Quote exactly and only this range of lines in the data below: the line that holds "const sheath = unite(end.toes.map((other)" to the line that holds "for body, members", both included.
--- start Material shown ---
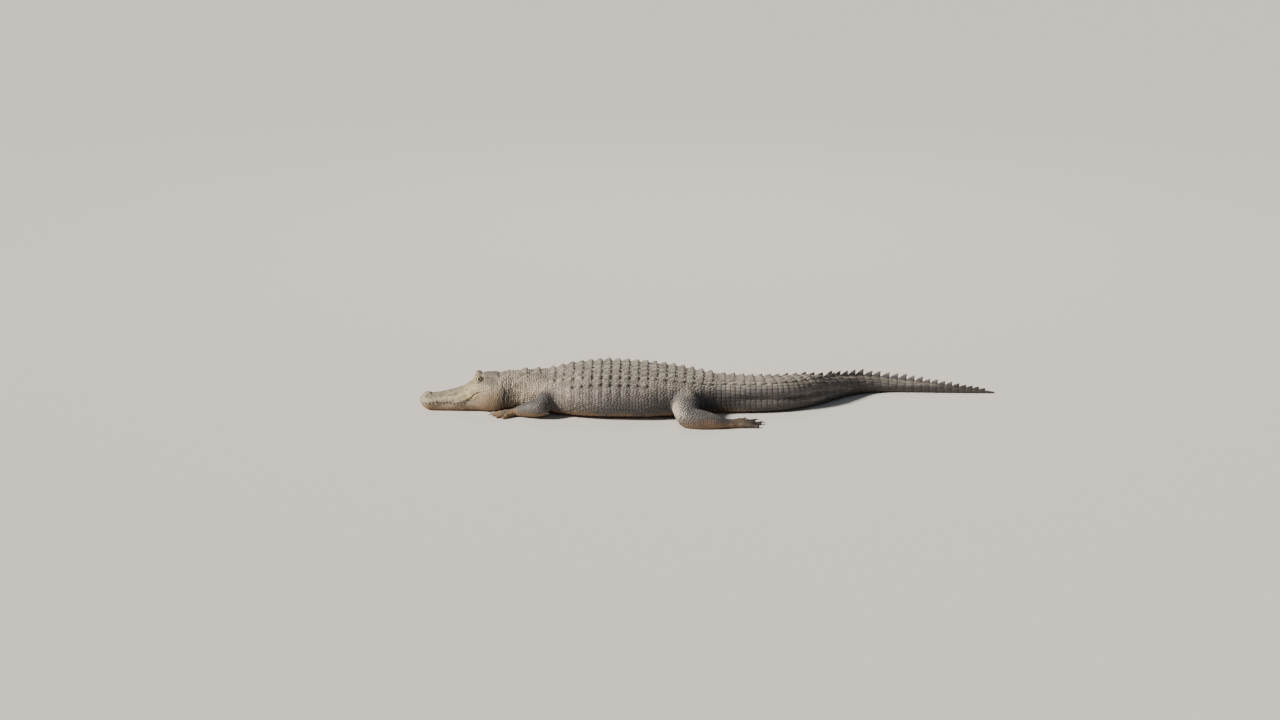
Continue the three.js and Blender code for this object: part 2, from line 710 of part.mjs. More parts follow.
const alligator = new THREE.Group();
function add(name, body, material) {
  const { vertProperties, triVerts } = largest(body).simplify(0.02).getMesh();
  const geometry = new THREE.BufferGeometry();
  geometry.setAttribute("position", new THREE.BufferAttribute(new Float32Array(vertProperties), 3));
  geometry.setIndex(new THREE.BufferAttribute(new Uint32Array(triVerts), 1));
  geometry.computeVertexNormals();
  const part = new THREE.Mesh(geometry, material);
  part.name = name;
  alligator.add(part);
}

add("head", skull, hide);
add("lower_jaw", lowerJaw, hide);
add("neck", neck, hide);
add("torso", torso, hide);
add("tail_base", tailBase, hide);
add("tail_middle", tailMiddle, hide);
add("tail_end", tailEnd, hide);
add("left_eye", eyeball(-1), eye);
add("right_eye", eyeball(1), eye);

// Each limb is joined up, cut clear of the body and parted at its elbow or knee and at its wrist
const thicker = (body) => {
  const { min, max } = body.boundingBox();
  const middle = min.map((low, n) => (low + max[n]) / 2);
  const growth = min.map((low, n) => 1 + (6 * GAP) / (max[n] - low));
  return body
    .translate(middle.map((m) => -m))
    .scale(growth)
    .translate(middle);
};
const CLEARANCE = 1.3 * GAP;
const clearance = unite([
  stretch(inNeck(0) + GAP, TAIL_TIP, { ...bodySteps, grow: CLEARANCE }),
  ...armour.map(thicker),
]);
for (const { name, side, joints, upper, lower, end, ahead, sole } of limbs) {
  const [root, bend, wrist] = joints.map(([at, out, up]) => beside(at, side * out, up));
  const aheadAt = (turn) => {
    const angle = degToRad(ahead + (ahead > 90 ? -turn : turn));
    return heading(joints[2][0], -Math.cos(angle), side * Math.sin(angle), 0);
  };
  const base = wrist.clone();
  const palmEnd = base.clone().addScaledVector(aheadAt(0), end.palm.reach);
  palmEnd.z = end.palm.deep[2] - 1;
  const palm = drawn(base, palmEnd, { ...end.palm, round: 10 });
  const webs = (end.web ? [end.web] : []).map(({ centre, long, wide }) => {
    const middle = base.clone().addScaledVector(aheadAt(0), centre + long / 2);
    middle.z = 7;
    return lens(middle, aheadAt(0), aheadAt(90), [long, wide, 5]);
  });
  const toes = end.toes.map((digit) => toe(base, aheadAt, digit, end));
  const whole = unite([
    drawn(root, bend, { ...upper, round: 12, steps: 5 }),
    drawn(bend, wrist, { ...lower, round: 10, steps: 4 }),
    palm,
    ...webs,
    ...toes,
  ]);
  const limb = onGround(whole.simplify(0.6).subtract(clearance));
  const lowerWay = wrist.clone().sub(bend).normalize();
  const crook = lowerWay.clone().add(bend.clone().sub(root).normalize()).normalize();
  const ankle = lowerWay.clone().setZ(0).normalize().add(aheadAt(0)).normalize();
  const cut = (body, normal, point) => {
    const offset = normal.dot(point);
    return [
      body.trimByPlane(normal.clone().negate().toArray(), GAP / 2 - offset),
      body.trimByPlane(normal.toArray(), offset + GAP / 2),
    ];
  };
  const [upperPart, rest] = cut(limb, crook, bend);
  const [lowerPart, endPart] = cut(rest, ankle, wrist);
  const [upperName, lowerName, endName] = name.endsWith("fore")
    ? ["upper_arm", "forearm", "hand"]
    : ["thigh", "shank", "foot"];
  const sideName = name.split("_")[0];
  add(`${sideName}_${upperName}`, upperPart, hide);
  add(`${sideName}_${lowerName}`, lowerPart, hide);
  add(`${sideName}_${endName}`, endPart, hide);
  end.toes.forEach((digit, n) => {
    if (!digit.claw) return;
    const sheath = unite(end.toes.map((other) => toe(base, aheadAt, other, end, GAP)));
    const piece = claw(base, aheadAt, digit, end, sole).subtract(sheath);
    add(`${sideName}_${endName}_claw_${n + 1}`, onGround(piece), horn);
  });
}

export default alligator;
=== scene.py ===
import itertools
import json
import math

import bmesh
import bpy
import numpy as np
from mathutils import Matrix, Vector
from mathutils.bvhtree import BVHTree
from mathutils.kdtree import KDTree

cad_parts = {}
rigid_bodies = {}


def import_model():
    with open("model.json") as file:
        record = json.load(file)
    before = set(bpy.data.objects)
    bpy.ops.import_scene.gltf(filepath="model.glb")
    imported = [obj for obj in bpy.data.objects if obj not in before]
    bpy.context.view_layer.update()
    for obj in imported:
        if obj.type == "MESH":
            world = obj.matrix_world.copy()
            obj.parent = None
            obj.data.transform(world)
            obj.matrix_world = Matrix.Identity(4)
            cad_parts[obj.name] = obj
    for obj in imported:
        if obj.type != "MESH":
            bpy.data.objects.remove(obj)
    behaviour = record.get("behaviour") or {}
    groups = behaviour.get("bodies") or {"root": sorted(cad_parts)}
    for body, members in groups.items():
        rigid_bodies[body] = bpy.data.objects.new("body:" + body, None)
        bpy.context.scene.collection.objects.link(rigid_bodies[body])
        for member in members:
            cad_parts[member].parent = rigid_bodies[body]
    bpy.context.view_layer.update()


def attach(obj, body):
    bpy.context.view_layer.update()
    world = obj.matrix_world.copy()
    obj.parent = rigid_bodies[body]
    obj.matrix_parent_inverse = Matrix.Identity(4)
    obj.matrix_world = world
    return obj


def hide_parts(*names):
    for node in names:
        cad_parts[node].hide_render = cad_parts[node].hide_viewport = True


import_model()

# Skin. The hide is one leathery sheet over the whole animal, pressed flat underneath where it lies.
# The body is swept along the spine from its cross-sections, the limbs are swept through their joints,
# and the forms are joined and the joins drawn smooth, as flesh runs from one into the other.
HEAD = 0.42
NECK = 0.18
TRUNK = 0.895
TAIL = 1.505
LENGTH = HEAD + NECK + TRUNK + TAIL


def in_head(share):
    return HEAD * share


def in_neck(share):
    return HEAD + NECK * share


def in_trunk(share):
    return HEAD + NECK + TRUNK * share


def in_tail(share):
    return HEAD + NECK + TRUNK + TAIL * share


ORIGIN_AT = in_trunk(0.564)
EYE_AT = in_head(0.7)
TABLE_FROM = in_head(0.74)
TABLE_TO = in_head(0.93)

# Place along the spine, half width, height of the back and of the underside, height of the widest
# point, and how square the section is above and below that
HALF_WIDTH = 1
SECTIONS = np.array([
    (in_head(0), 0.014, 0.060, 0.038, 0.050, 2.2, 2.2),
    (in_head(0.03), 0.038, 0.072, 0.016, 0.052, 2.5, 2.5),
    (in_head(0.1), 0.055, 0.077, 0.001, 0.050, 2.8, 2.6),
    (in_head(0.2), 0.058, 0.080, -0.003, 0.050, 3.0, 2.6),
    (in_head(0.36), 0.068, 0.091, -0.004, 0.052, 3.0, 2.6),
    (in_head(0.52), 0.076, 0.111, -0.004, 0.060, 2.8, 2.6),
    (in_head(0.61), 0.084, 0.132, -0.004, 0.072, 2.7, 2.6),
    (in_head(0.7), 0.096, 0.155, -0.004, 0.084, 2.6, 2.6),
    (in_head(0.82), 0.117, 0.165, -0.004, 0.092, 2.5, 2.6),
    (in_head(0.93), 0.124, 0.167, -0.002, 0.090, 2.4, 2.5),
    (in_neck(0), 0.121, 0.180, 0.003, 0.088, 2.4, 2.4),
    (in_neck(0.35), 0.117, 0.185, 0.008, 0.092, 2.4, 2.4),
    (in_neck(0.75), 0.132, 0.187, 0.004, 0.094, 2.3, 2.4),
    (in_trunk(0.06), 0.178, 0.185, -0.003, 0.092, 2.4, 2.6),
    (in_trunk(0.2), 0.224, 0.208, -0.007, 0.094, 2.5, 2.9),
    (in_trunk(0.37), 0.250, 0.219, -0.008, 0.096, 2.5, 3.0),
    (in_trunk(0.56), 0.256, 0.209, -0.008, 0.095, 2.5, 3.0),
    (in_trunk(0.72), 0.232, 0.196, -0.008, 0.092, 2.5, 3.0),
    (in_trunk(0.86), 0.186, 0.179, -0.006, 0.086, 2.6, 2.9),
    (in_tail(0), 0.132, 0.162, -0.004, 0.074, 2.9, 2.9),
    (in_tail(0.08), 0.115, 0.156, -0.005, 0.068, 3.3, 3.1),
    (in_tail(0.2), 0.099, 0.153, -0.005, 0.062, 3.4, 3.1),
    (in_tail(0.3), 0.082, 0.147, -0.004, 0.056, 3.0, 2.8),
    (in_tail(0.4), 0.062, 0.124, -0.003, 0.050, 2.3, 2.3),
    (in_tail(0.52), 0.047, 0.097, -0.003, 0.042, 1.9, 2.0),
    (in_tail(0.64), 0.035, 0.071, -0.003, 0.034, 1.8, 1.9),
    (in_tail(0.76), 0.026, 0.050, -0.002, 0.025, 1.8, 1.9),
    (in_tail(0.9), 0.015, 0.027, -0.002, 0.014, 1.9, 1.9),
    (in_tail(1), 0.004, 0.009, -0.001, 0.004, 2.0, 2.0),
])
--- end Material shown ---
--- start Material shown ---
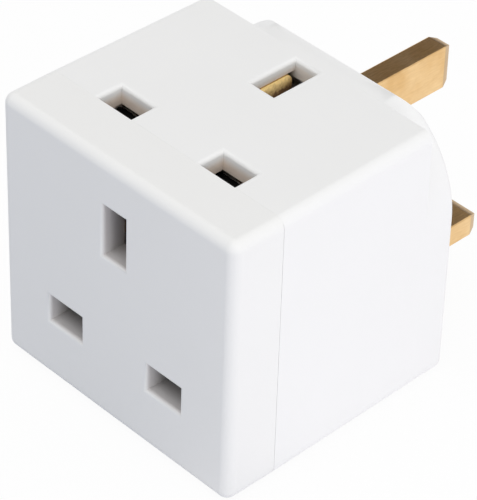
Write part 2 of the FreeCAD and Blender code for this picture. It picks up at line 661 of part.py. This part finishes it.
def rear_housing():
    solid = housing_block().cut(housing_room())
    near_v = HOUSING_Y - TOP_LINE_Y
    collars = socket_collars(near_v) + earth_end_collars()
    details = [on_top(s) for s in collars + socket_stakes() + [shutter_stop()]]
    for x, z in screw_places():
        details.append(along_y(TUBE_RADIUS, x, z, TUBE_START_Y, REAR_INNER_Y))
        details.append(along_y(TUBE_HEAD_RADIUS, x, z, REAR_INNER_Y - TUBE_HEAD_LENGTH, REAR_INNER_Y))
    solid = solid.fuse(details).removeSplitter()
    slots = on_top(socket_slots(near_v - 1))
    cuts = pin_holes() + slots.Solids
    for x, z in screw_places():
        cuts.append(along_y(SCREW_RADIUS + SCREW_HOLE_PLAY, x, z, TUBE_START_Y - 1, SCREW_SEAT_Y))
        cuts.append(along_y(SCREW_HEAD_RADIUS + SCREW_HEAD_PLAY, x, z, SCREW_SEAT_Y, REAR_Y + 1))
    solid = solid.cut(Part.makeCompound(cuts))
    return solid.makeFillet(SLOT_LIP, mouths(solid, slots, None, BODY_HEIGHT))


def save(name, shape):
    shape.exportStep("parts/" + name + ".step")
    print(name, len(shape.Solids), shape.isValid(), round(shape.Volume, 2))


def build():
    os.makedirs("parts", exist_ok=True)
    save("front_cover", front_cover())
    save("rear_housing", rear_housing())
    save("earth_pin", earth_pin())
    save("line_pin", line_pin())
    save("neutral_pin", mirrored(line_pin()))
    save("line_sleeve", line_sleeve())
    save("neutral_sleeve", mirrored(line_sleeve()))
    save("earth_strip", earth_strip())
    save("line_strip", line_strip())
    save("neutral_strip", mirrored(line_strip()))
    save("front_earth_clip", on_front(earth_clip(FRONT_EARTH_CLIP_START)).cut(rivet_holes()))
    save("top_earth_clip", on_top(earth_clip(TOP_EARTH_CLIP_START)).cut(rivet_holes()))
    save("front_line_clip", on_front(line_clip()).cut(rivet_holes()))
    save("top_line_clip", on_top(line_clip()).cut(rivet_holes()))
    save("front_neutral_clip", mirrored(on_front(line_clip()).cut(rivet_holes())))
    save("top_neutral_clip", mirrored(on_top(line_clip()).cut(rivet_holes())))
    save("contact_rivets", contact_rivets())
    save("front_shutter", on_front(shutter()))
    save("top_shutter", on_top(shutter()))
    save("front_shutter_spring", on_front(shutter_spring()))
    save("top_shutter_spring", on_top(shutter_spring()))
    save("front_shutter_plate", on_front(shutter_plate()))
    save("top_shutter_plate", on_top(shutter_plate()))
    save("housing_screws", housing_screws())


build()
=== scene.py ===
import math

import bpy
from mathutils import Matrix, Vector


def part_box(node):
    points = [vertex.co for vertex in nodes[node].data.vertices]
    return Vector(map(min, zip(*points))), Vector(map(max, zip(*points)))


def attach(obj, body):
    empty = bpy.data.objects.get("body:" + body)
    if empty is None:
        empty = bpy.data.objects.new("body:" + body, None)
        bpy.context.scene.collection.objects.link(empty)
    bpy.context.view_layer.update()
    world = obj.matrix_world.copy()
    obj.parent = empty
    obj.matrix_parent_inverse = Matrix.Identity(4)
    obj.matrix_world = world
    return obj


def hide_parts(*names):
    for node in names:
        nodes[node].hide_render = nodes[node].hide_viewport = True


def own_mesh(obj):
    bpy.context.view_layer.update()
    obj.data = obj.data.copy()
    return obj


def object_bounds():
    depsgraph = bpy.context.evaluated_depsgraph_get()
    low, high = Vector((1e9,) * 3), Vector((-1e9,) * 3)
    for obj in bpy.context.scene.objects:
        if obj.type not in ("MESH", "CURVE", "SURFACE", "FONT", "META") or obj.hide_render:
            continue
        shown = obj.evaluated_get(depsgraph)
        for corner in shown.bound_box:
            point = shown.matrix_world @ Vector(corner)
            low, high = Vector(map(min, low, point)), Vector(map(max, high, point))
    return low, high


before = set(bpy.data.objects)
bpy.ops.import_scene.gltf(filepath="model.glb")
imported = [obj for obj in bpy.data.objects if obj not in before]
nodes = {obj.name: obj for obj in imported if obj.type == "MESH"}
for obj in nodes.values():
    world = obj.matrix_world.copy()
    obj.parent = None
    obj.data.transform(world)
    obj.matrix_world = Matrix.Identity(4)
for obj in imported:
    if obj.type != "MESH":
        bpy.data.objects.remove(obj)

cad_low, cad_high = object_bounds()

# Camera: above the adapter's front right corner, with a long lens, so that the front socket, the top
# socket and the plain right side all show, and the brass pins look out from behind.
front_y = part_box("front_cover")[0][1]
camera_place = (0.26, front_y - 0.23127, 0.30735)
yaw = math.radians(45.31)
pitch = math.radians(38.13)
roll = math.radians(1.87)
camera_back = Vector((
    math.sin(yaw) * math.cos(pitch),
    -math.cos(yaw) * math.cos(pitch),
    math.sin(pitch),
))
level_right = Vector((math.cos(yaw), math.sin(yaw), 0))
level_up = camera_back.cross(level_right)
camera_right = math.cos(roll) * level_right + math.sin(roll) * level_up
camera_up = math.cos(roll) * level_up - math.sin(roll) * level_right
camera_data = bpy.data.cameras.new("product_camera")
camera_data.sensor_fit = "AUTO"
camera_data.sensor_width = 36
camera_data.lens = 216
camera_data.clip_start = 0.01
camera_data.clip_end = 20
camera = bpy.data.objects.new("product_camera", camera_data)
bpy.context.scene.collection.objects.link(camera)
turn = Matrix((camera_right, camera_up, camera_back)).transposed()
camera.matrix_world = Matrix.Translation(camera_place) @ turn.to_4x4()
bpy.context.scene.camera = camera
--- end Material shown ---
> [Task result]
    const sheath = unite(end.toes.map((other) => toe(base, aheadAt, other, end, GAP)));
    const piece = claw(base, aheadAt, digit, end, sole).subtract(sheath);
    add(`${sideName}_${endName}_claw_${n + 1}`, onGround(piece), horn);
  });
}

export default alligator;
=== scene.py ===
import itertools
import json
import math

import bmesh
import bpy
import numpy as np
from mathutils import Matrix, Vector
from mathutils.bvhtree import BVHTree
from mathutils.kdtree import KDTree

cad_parts = {}
rigid_bodies = {}


def import_model():
    with open("model.json") as file:
        record = json.load(file)
    before = set(bpy.data.objects)
    bpy.ops.import_scene.gltf(filepath="model.glb")
    imported = [obj for obj in bpy.data.objects if obj not in before]
    bpy.context.view_layer.update()
    for obj in imported:
        if obj.type == "MESH":
            world = obj.matrix_world.copy()
            obj.parent = None
            obj.data.transform(world)
            obj.matrix_world = Matrix.Identity(4)
            cad_parts[obj.name] = obj
    for obj in imported:
        if obj.type != "MESH":
            bpy.data.objects.remove(obj)
    behaviour = record.get("behaviour") or {}
    groups = behaviour.get("bodies") or {"root": sorted(cad_parts)}
    for body, members in groups.items():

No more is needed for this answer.